### THE TASK
Locate the line that contains "What parts and". Reproduce it and all following lines up to the end of the material, exactly and with nothing added.

#####

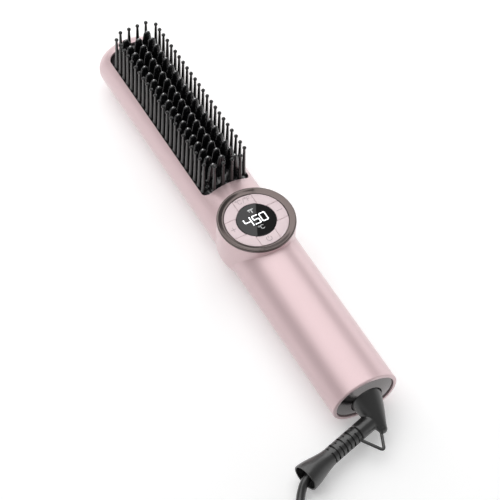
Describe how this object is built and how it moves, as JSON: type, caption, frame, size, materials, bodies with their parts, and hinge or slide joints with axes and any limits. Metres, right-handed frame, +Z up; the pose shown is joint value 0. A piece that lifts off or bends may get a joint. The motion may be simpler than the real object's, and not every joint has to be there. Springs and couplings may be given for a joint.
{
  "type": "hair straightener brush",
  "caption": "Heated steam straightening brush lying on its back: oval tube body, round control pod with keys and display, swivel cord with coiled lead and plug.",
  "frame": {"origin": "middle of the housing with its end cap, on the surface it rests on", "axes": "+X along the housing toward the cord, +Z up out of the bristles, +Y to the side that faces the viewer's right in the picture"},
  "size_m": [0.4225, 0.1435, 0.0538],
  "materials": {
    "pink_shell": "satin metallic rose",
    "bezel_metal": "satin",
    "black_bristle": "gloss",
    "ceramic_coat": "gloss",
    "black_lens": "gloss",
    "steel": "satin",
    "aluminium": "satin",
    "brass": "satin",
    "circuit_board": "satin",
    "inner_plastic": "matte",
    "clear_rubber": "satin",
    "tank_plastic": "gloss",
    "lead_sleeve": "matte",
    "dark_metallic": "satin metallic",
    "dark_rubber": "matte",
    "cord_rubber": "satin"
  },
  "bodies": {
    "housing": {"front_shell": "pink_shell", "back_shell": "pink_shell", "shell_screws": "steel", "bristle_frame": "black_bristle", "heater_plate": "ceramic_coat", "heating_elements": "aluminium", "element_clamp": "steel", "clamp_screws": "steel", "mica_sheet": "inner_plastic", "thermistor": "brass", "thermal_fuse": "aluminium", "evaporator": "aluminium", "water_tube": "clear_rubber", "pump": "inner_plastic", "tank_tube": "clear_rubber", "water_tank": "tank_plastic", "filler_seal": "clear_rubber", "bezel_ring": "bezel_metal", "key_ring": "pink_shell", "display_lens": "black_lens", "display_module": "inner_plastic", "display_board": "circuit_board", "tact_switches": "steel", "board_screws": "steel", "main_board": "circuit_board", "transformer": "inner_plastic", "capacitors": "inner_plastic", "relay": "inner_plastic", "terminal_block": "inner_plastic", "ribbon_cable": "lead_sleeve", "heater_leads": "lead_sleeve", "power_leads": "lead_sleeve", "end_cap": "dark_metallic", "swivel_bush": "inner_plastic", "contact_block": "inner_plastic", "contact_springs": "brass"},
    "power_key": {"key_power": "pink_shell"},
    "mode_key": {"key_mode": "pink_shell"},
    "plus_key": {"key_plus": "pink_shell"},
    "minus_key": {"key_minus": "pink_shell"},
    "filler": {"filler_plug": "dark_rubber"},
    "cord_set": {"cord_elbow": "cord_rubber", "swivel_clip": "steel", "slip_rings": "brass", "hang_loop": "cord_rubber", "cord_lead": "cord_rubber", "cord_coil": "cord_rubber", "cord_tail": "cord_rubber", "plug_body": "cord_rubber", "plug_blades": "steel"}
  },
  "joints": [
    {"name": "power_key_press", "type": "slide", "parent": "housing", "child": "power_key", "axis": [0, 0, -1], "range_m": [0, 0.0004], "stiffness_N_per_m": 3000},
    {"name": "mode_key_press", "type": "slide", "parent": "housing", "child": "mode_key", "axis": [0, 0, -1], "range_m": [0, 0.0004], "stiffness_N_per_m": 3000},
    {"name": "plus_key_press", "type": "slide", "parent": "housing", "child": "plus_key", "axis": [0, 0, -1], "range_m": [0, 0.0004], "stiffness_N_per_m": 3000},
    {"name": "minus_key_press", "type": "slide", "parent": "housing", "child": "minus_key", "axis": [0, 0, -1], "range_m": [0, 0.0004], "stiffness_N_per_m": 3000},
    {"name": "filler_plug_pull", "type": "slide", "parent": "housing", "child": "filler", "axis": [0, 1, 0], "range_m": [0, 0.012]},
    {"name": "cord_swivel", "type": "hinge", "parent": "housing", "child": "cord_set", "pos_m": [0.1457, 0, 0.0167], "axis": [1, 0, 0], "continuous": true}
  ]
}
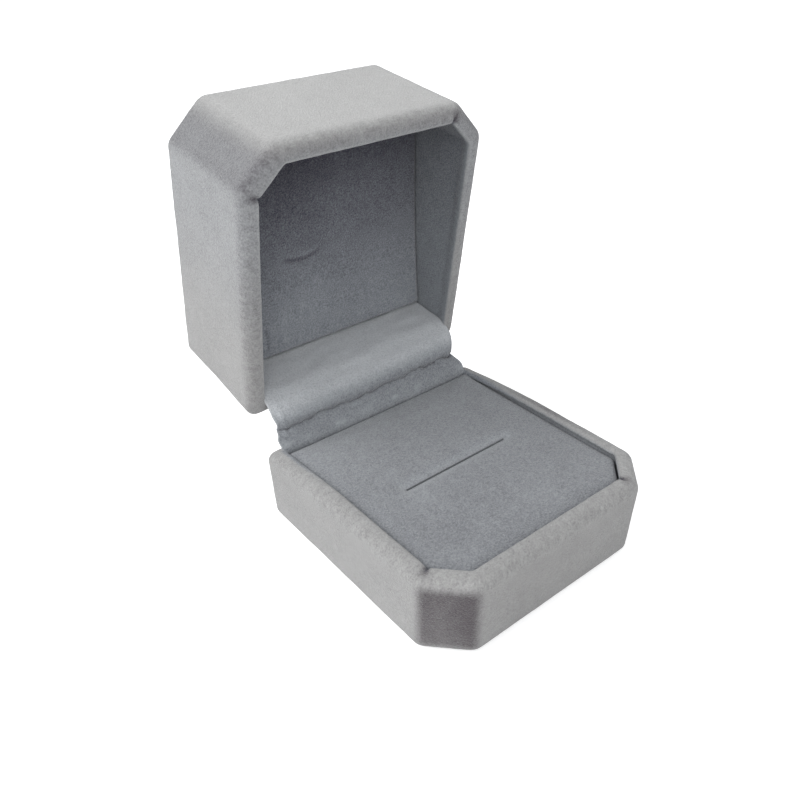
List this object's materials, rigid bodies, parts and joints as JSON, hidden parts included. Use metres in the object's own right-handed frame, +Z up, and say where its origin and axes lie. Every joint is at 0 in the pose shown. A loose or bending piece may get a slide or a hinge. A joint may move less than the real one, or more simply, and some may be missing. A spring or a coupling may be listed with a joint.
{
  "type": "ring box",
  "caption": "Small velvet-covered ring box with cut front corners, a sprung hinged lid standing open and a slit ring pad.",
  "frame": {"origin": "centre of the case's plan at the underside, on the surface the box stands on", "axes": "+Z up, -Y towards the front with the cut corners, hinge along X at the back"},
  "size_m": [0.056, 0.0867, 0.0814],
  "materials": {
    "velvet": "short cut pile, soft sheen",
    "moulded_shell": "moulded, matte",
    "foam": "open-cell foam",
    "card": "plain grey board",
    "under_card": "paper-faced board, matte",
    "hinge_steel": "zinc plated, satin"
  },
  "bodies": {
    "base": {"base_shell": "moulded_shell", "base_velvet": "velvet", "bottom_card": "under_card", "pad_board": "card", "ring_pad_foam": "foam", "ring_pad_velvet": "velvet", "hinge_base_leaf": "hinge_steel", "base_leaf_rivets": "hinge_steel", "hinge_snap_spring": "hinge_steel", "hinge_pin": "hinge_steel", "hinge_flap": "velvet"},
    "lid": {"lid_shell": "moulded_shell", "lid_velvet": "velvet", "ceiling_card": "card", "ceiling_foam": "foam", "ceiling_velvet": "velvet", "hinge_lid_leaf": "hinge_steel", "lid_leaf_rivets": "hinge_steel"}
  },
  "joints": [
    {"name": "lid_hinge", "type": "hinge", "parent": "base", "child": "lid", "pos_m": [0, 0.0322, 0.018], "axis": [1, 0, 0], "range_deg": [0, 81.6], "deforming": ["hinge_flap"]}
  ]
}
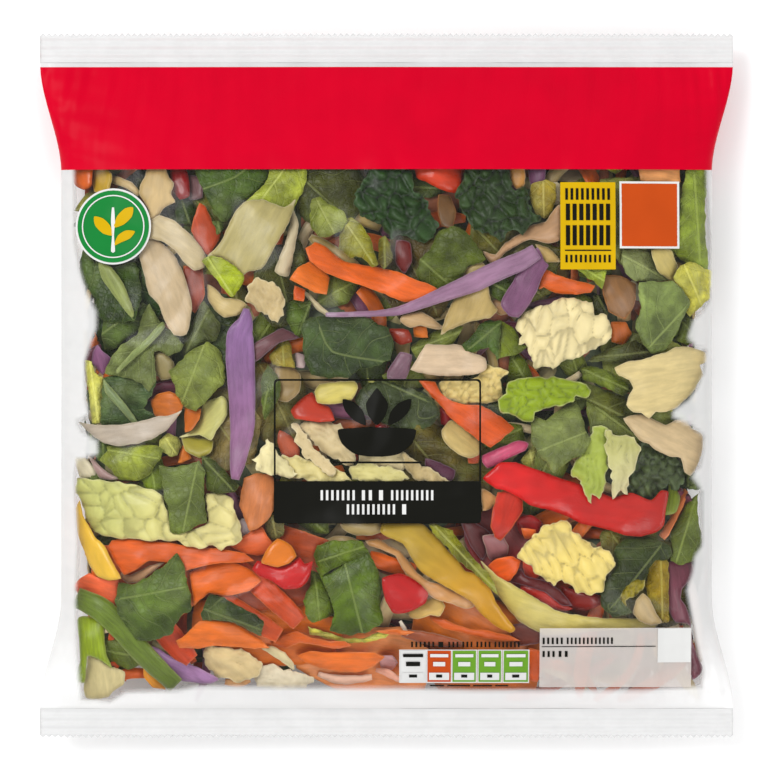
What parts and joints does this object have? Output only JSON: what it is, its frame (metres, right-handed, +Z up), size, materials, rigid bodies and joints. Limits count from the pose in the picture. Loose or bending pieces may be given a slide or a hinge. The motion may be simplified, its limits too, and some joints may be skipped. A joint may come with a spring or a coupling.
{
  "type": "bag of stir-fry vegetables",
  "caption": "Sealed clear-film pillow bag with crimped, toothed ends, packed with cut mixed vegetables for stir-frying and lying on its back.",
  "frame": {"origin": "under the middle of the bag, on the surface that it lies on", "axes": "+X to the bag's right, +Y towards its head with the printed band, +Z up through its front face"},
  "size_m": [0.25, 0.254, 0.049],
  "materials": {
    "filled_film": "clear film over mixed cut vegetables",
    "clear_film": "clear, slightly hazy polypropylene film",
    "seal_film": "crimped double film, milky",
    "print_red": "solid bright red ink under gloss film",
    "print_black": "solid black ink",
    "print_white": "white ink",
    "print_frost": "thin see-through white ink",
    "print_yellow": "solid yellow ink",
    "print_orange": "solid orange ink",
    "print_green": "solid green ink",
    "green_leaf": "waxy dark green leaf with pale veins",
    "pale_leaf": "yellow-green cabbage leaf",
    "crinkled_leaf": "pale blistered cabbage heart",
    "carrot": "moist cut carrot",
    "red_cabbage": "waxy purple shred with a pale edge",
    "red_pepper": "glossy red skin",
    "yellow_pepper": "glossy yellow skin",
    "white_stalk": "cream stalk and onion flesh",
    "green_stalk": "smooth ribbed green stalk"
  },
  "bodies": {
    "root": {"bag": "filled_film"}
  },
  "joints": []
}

#####

### OUTPUT FOR THIS TASK
What parts and joints does this object have? Output only JSON: what it is, its frame (metres, right-handed, +Z up), size, materials, rigid bodies and joints. Limits count from the pose in the picture. Loose or bending pieces may be given a slide or a hinge. The motion may be simplified, its limits too, and some joints may be skipped. A joint may come with a spring or a coupling.
{
  "type": "bag of stir-fry vegetables",
  "caption": "Sealed clear-film pillow bag with crimped, toothed ends, packed with cut mixed vegetables for stir-frying and lying on its back.",
  "frame": {"origin": "under the middle of the bag, on the surface that it lies on", "axes": "+X to the bag's right, +Y towards its head with the printed band, +Z up through its front face"},
  "size_m": [0.25, 0.254, 0.049],
  "materials": {
    "filled_film": "clear film over mixed cut vegetables",
    "clear_film": "clear, slightly hazy polypropylene film",
    "seal_film": "crimped double film, milky",
    "print_red": "solid bright red ink under gloss film",
    "print_black": "solid black ink",
    "print_white": "white ink",
    "print_frost": "thin see-through white ink",
    "print_yellow": "solid yellow ink",
    "print_orange": "solid orange ink",
    "print_green": "solid green ink",
    "green_leaf": "waxy dark green leaf with pale veins",
    "pale_leaf": "yellow-green cabbage leaf",
    "crinkled_leaf": "pale blistered cabbage heart",
    "carrot": "moist cut carrot",
    "red_cabbage": "waxy purple shred with a pale edge",
    "red_pepper": "glossy red skin",
    "yellow_pepper": "glossy yellow skin",
    "white_stalk": "cream stalk and onion flesh",
    "green_stalk": "smooth ribbed green stalk"
  },
  "bodies": {
    "root": {"bag": "filled_film"}
  },
  "joints": []
}